* RECORDS TO PROCESS
>>>

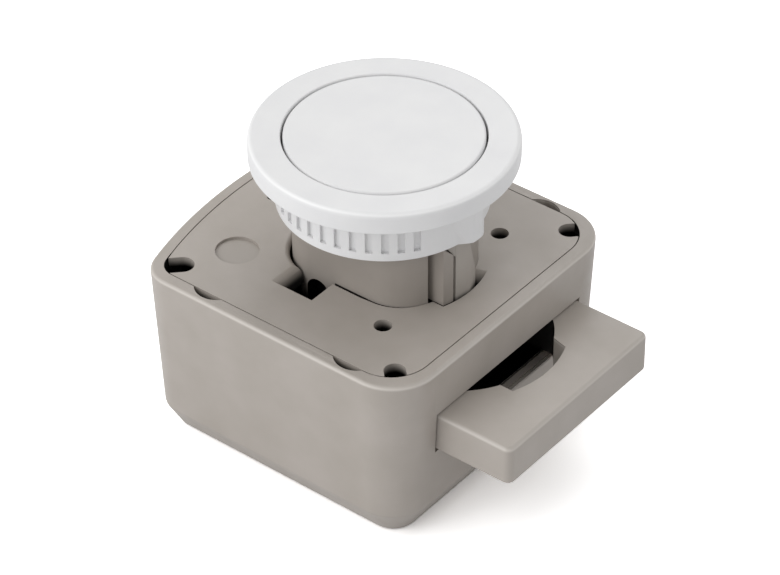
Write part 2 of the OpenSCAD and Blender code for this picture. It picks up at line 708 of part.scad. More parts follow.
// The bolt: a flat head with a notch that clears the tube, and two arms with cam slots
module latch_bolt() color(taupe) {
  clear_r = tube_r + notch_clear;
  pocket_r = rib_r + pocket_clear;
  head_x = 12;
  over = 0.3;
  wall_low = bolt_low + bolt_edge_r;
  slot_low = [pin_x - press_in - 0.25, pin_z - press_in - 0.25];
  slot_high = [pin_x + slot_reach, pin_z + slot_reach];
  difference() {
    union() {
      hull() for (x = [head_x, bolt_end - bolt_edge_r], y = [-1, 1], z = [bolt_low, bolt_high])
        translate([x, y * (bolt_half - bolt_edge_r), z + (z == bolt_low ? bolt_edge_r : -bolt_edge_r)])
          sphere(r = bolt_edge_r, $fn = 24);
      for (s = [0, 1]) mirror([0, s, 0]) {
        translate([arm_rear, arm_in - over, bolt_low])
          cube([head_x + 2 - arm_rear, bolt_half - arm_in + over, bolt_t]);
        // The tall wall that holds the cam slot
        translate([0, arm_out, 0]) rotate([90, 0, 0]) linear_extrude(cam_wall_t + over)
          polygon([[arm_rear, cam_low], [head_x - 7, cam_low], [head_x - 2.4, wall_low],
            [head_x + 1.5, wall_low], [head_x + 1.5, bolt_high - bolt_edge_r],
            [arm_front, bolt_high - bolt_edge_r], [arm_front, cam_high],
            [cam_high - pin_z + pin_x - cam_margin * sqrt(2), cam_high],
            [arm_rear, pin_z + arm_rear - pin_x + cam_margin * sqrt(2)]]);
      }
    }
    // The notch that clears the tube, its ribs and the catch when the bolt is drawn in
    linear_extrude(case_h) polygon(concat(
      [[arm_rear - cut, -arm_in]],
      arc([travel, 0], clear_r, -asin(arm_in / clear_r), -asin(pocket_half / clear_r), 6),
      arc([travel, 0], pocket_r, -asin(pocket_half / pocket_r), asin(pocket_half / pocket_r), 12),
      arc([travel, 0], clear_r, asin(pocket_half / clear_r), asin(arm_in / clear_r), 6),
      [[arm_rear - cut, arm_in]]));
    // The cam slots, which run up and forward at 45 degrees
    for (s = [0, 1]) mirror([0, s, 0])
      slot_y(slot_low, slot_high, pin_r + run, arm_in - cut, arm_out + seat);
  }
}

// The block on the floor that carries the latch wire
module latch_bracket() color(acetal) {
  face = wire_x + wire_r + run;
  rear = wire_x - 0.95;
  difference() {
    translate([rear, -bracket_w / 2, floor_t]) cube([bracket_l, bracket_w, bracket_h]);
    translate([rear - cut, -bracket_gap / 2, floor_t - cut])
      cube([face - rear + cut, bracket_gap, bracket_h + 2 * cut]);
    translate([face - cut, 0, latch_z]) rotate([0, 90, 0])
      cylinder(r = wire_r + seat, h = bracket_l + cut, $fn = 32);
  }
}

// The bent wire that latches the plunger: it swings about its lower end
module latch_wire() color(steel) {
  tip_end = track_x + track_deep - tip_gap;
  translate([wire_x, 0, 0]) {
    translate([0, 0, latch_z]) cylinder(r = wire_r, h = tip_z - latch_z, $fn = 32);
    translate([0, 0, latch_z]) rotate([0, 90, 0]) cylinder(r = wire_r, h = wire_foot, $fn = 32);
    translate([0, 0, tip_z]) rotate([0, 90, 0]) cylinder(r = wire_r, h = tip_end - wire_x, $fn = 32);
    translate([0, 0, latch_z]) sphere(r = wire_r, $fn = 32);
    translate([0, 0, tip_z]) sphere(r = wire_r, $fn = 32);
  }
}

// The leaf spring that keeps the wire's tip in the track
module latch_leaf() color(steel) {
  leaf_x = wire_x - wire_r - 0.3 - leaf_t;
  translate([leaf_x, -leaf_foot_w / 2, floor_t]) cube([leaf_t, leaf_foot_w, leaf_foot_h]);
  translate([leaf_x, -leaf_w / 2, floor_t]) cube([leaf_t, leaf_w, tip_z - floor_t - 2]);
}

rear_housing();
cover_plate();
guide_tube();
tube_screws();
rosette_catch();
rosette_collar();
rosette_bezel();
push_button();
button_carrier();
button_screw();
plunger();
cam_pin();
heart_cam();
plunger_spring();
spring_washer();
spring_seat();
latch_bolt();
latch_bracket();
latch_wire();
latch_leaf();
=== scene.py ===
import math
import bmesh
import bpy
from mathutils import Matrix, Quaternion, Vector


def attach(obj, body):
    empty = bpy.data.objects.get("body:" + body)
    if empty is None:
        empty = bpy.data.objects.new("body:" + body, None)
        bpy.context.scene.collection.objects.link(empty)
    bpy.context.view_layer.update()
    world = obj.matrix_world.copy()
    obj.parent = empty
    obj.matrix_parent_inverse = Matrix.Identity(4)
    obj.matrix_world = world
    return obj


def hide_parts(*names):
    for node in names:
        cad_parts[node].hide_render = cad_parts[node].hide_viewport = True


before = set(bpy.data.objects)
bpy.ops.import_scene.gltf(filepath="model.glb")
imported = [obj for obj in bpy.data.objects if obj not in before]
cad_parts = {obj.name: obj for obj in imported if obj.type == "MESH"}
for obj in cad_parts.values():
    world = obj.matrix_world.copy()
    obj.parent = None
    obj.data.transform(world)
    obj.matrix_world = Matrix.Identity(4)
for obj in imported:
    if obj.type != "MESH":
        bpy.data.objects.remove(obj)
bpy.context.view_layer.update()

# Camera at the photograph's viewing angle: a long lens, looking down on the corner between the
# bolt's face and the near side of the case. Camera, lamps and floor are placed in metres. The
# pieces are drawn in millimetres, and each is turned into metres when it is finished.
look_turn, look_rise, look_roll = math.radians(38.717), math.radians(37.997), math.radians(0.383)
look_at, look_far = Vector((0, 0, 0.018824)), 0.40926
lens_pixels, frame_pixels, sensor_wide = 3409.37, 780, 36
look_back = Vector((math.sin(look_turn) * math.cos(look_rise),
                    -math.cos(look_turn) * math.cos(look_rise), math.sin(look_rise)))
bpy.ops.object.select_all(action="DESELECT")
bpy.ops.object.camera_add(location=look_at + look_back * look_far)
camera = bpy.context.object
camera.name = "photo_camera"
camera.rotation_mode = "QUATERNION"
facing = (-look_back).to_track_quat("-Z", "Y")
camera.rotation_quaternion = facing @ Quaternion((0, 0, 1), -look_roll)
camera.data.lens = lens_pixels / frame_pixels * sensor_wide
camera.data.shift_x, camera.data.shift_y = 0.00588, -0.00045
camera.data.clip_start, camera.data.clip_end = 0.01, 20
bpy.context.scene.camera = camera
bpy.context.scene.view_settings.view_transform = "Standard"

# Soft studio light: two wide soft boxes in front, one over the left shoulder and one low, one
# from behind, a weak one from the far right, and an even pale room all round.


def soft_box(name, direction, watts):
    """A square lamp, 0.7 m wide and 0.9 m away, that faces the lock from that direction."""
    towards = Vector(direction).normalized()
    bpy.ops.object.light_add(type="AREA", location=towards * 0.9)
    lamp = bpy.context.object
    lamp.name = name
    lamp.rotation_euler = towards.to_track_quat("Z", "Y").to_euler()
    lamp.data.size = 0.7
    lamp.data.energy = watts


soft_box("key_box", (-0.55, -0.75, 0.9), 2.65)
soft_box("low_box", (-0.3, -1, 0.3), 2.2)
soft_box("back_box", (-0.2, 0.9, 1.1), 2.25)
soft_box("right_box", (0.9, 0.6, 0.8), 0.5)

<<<
>>>

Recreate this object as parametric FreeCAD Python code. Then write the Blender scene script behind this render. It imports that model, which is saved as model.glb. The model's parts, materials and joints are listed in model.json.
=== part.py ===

<<<

* TASK INSTRUCTIONS
Above are the records. Print exactly, and only, the lines from the line with "in the track" to the line with "obj.parent = empty", both inclusive.

* RESULT OF THIS EXERCISE
// The leaf spring that keeps the wire's tip in the track
module latch_leaf() color(steel) {
  leaf_x = wire_x - wire_r - 0.3 - leaf_t;
  translate([leaf_x, -leaf_foot_w / 2, floor_t]) cube([leaf_t, leaf_foot_w, leaf_foot_h]);
  translate([leaf_x, -leaf_w / 2, floor_t]) cube([leaf_t, leaf_w, tip_z - floor_t - 2]);
}

rear_housing();
cover_plate();
guide_tube();
tube_screws();
rosette_catch();
rosette_collar();
rosette_bezel();
push_button();
button_carrier();
button_screw();
plunger();
cam_pin();
heart_cam();
plunger_spring();
spring_washer();
spring_seat();
latch_bolt();
latch_bracket();
latch_wire();
latch_leaf();
=== scene.py ===
import math
import bmesh
import bpy
from mathutils import Matrix, Quaternion, Vector


def attach(obj, body):
    empty = bpy.data.objects.get("body:" + body)
    if empty is None:
        empty = bpy.data.objects.new("body:" + body, None)
        bpy.context.scene.collection.objects.link(empty)
    bpy.context.view_layer.update()
    world = obj.matrix_world.copy()
    obj.parent = empty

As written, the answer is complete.